Imagine if these general-purpose computing engines were not vast machines living in air-conditioned halls attended by technicians in white coats. Imagine if they were small enough to carry. Small enough to put in a backpack, a handbag, your pocket. Imagine if, rather than over nests of cables, they could send and receive information wirelessly.

They are. They do. We call these things mobile phones. It may surprise you, but a mobile phone is a general-purpose computing machine. Except, of course, that the people who make mobile phones don’t let you treat them like that, do they? Well, yes, actually, they do. Web browsers have fully-fledged programming languages in them, and are fast enough to run really significant programs. Indeed, I use an end-to-end encrypted note-taking tool which will run happily in a browser, as well as an encrypted email system which can do the same. And if that’s not enough I have a fully-fledged Python environment on my iPad, and so can you: it’s in the app store. There are others.

These are general-purpose programming environments which run on your phone. They can be used to write general programs, including encrypted messaging systems. They might not be quite as convenient as a native app, but they’ll be perfectly usable. All it takes is for someone to write such a thing and publish it as open source.

Now the cryptography geeks are going to pipe up that it’s really difficult to write a program in Python, say, which isn’t subject to side-channel attacks, whereby another program running on the same machine can extract information and … wait: another program running on the same machine and you can stop right there. Yes the bad, erm I mean good, guys can probably persuade your messaging system to leak information if they can install software on your phone. That’s precisely what they don’t want to have to do: your phone is one of the ends in end-to-end encryption, and it is just because attacking those endpoints is laborious that they want to be able to read your messages without doing so. If it were easy none of this farce would be happening.

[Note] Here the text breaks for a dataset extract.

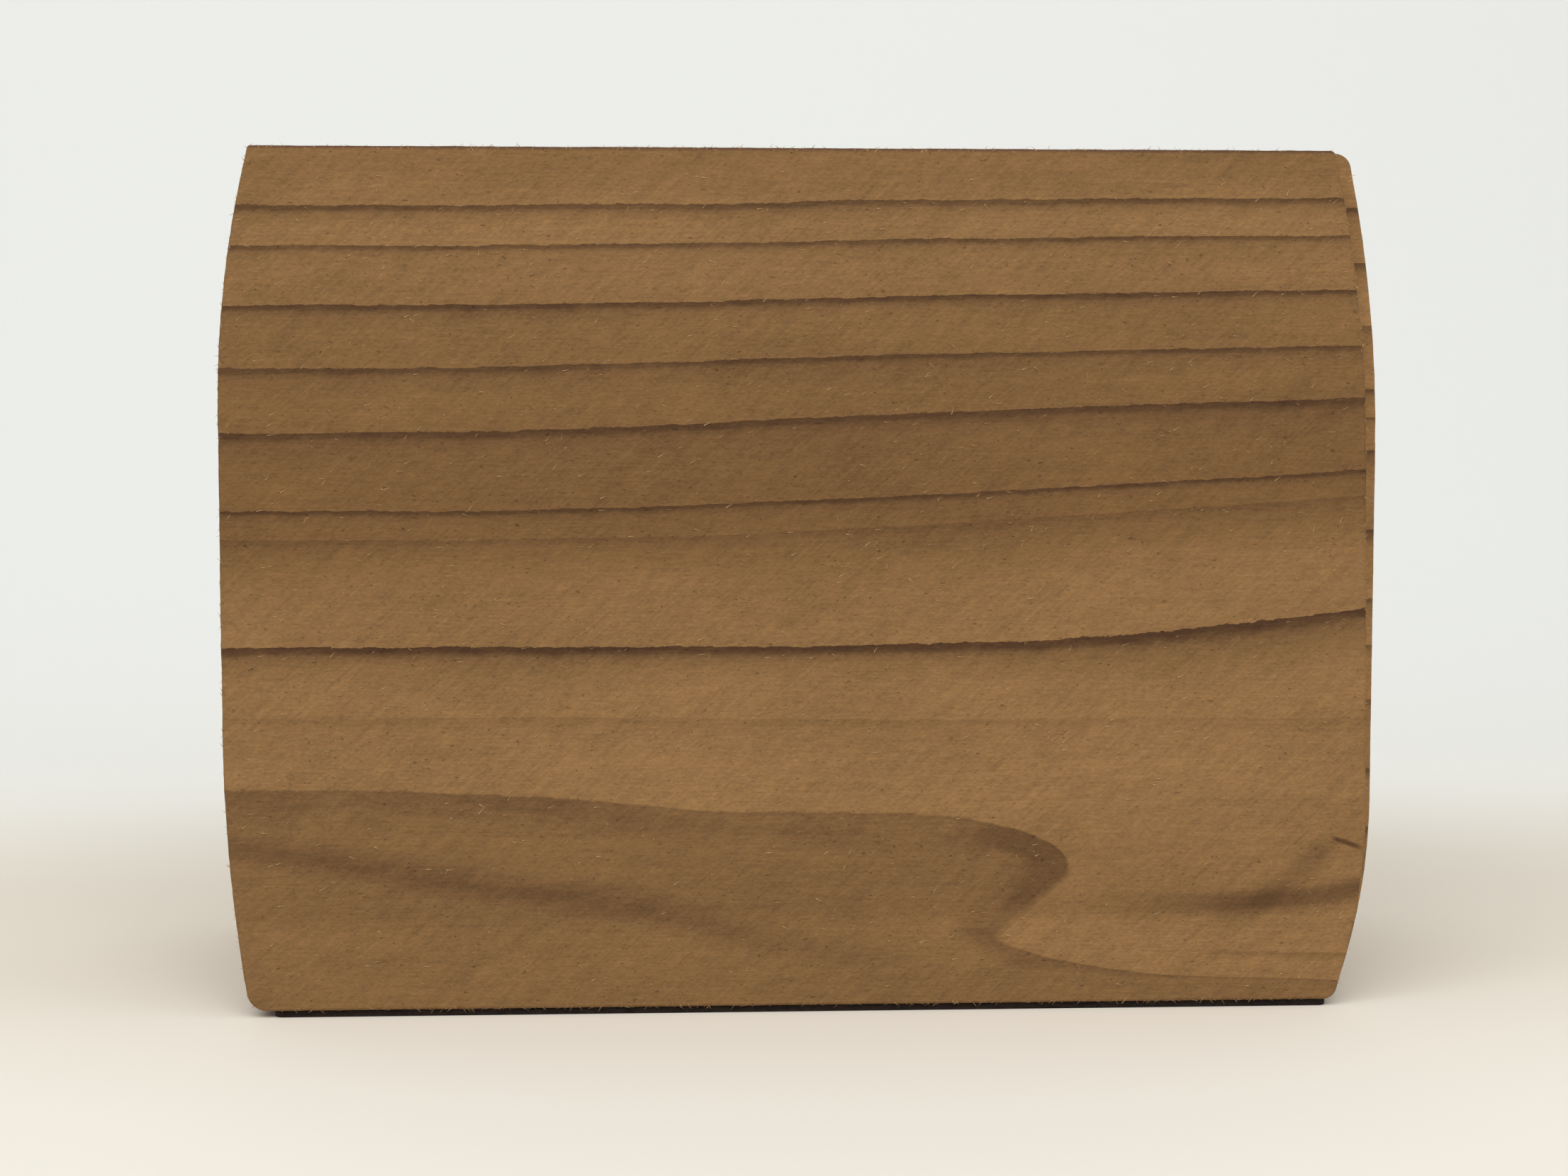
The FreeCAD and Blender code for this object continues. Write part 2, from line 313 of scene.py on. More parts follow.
def sanded_fibre_group():
    """Sanded bare softwood with its grain along X: streaks, raised hairs, pits, slanting scratches."""
    group, given, out = new_group(
        "Sanded fibre",
        [("Vector", "Vector", None), ("Slant", "Float", 0.7)],
        [("Tone", "Float"), ("Hair", "Float"), ("Height", "Float")])
    where = given["Vector"]
    streak = grained(group, where, (0.045, 1.6, 1.6), 3.0, 0.6)
    fine = grained(group, where, (0.35, 4.5, 4.5), 2.0, 0.6, shift=(7, 3, 1))
    cloud = grained(group, where, (0.05, 0.16, 0.16), 2.0, 0.5, shift=(1, 5, 9))
    speck = grained(group, where, (2.4, 4.2, 4.2), 2.0, 0.7, shift=(2, 8, 4))
    hair_bend = grained(group, where, (0.5, 0.5, 0.5), 1.0, shift=(11, 2, 6))
    hair_lift = node(group, "CombineXYZ", {"Z": times(group, hair_bend, 1.6)}).outputs[0]
    hair_where = node(group, "VectorMath", {0: where, 1: hair_lift}, operation="ADD").outputs[0]
    hair_raw = grained(group, hair_where, (1.5, 7.5, 7.5), 1.0, turn=(0, 0.35, 0))
    hair = ramp(group, hair_raw, 0.19, 0.27)
    pit_raw = grained(group, where, (2.0, 4.0, 4.0), 1.0, shift=(4, 4, 13))
    pit = ramp(group, pit_raw, -0.22, -0.3)
    turned = stretched(group, where, (1, 1, 1), turn=(0, 0.72, 0))
    scratch_raw = grained(group, turned, (0.12, 0.3, 4.2), 2.0, 0.6, shift=(3, 0, 0))
    scratch = times(group, scratch_raw, given["Slant"])
    nap_raw = grained(group, turned, (0.42, 0.5, 1.25), 3.0, 0.65, shift=(9, 1, 5))
    nap = times(group, nap_raw, given["Slant"])
    tones = [(streak, 0.18), (fine, 0.36), (cloud, 0.34), (speck, 0.60), (scratch, 0.50),
             (nap, 0.62), (pit, -0.34)]
    heights = [(fine, 0.35), (speck, 0.6), (scratch, 0.5), (nap, 0.9), (hair, 0.45), (pit, -0.6)]
    group.links.new(weighed(group, tones, 0.0), out["Tone"])
    group.links.new(hair, out["Hair"])
    group.links.new(weighed(group, heights, 0.0), out["Height"])
    return group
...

So the whole idiot saga of governments wanting to ban secure messaging systems is not only illiberal and stupid, it’s not even possible: the only way they could achieve their idiot goal is by forbidding everybody access to general-purpose computing systems at all. Instead, the people whose job it is to catch baddies need to step up and deal with the reality that the only way to intercept their communications is to compromise the endpoints – to attack their phones in other words.


And somewhere in the minute collective mind of the entitled halfwits who govern us an idea is now forming. I can hear it now:

Could we just prevent access to general-purpose computers? I mean, it’s not as if anyone needs them, is it? Doing everything by hand was good enough for our great-grandparents, why shouldn’t it be good enough for us? Also, we should start a jolly lot of coal mining and cabbage-farming, it will keep the peasants busy.

Shut up, Jacob: not even Rishi is that stupid.